Driving the optimism at the end of the week are a series of moves by the United States and China that suggest progress is being made at the meeting. These moves include China’s lifting of a requirement that foreign financial companies have a Chinese investor and China’s agreement to buy more U.S. goods. The New York Times also reported the two sides could announce a deal that would avoid raising tariffs on Chinese goods.
The muted move in crude oil is probably because all existing tariffs are expected to remain in place. Furthermore, crude traders realize that until there is a deal that ends existing tariffs, demand will remain bearish especially in light of the ongoing weakness in the global growth outlook.
OPEC Cuts Oil Demand Growth Forecast
Earlier in the week, crude oil prices were pressured after OPEC trimmed its forecast for oil demand growth for the third month in a row, citing weaker-than-expected data in the Asia Pacific region as well as advanced economies in the Americas.

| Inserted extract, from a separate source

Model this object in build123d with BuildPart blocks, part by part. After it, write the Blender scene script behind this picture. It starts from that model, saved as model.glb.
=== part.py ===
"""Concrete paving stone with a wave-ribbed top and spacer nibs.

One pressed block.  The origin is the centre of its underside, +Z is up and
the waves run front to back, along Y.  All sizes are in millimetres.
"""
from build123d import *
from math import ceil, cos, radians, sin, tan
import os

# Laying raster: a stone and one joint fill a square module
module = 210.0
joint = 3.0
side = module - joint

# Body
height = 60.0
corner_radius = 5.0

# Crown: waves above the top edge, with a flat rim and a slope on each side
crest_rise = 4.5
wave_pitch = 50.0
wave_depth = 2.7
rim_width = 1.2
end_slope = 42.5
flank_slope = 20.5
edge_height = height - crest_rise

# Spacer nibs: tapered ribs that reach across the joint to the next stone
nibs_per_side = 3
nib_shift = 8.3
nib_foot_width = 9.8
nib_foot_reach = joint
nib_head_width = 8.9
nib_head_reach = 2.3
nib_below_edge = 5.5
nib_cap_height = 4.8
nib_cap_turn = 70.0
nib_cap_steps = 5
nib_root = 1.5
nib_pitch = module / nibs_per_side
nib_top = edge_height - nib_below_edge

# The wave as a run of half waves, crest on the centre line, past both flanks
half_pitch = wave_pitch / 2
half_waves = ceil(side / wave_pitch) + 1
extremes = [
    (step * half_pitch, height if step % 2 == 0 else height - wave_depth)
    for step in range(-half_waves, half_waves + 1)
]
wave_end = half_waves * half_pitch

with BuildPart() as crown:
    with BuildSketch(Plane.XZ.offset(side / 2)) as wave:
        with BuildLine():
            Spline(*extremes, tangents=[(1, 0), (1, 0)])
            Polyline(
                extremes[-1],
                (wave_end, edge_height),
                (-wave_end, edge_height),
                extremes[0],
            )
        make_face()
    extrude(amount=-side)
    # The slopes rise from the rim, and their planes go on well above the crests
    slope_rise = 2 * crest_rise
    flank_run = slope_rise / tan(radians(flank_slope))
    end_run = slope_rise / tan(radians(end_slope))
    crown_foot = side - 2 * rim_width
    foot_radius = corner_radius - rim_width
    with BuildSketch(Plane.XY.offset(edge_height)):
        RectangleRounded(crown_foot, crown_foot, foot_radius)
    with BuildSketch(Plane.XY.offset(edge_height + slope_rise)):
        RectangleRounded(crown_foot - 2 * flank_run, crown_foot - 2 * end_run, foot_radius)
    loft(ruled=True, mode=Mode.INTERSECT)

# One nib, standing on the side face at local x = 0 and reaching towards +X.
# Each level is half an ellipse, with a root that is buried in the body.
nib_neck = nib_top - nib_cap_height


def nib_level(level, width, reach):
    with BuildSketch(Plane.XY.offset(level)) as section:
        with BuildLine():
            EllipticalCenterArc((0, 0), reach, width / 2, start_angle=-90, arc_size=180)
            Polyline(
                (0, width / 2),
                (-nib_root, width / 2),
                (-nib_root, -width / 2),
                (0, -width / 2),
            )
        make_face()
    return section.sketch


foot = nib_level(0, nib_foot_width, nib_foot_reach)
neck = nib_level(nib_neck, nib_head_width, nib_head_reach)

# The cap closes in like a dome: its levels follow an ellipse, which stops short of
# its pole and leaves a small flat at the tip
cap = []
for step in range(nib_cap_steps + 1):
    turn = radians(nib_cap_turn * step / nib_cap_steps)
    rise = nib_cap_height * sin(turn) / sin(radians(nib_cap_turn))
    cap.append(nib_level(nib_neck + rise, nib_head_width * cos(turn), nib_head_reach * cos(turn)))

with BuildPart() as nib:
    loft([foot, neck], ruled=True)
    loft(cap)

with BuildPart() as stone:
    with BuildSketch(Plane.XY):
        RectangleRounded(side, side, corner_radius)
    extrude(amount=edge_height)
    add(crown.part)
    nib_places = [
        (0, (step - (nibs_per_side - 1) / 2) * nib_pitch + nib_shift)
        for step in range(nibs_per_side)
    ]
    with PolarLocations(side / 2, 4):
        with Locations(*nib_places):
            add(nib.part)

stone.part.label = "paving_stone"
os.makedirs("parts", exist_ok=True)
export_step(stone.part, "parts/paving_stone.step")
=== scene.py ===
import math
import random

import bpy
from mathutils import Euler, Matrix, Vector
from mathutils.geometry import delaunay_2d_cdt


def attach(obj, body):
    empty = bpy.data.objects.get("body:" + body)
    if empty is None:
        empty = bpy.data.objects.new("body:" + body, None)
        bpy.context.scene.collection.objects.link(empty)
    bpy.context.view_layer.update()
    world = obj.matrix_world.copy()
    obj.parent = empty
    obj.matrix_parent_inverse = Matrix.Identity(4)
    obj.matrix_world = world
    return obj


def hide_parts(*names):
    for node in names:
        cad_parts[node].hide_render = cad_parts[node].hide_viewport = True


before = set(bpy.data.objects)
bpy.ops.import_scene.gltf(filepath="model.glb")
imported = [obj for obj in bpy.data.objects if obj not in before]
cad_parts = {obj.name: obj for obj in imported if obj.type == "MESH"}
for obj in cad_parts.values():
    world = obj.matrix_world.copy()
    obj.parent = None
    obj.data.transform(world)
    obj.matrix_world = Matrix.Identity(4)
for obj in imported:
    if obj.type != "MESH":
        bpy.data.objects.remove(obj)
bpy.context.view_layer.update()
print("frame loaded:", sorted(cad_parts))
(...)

In its closely-watched monthly report, OPEC cut its forecast for global oil demand growth for the remainder of this year to 0.98 million barrels per day (b/d). That’s down from its September estimate.

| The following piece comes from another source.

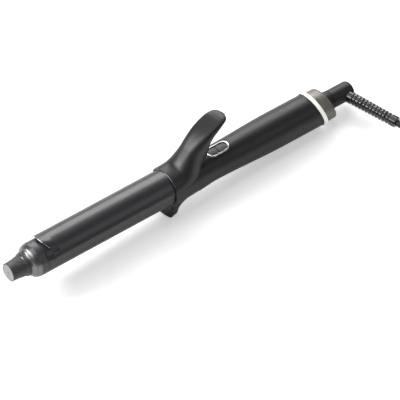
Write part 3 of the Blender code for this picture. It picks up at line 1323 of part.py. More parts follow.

OPEC, Allies Consider Deeper Cuts to Output
At the same time it was announcing its forecast for lower demand, OPEC said it was considering deeper oil output cuts ahead of their December meeting.
OPEC Secretary-General Mohammed Barkindo told reports that OPEC and its allies will make “appropriate, strong, positive decisions” to sustain oil prices when they meet December 5.
“All options are open,” he said.
This news triggered the biggest and best response by crude oil traders, driving prices up 1.3%. Traders probably realized they don’t have much control over demand since a U.S.-China trade deal is out of OPEC’s hands. However, if OPEC is willing to cut once to meet demand, then they’ll be more willing to cut again in the future if the trade war continues well into 2020.
U.S. Energy Information Administration Weekly Inventories Report
The EIA reported that U.S. crude supplies climbed for a fourth week in a row, by 2.9 million barrels for the week-ended October 4. Traders were looking for a 2.4 million barrel build.
The EIA data also showed supply declines of 1.2 million barrels for gasoline and 3.9 million barrels for distillates. Traders were looking for gasoline inventory to fall by 1.2 million barrels and distillates inventory to drop by 2.5 million barrels.
This week’s report fueled a mild sell-off that was easily offset by the news that OPEC was consider further production cuts.
Weekly December West Texas Intermediate Crude Oil Technical Analysis
Weekly Technical Analysis
The main trend is up according to the weekly swing chart. However, momentum is trending lower. The main trend will change to down when sellers take out the swing bottom at $50.33. A move through $62.74 will signal a resumption of the uptrend.
The minor range is $45.14 to $64.89. The market is currently trading inside its 50% to 61.8% retracement zone at $55.02 to $52.68. Given the price action since August, this zone is controlling the near-term direction of the market.
The short-term range is $62.74 to $50.89. Its 50% level or pivot at $56.82 is the next potential upside target.
The main range is $73.40 to $45.14. Its retracement zone at $59.27 to $62.60 is major resistance.
Weekly Technical Forecast
Based on this week’s price action, the direction of the December WTI crude oil chart next week is likely to be determined by trader reaction to the minor 50% level at $55.02.
Overtaking $55.20 will indicate the presence of buyers. This could trigger a rally into the pivot at $56.82. This level is a potential trigger point for an acceleration to the upside with the next target zone coming in at $59.27 to $62.60.
A sustained move under $55.02 will signal the presence of sellers. This could lead to a retest of $52.68 and $50.89. Taking out $50.33 will change the main trend to down. This could trigger an acceleration to the downside.
The announcement of a partial or full trade deal will be potentially bullish for crude oil. The first rally will drive out the shorts. However, I don’t think we’re going to see a huge increase in long positions initially, due to the demand concerns. However, if the global economy starts to improve over the near-term, we’re likely to see additional buying. Furthermore, OPEC is going to have to announce further production cuts in December in order to flip traders to the bullish side. This could fuel the start of a longer-term rally.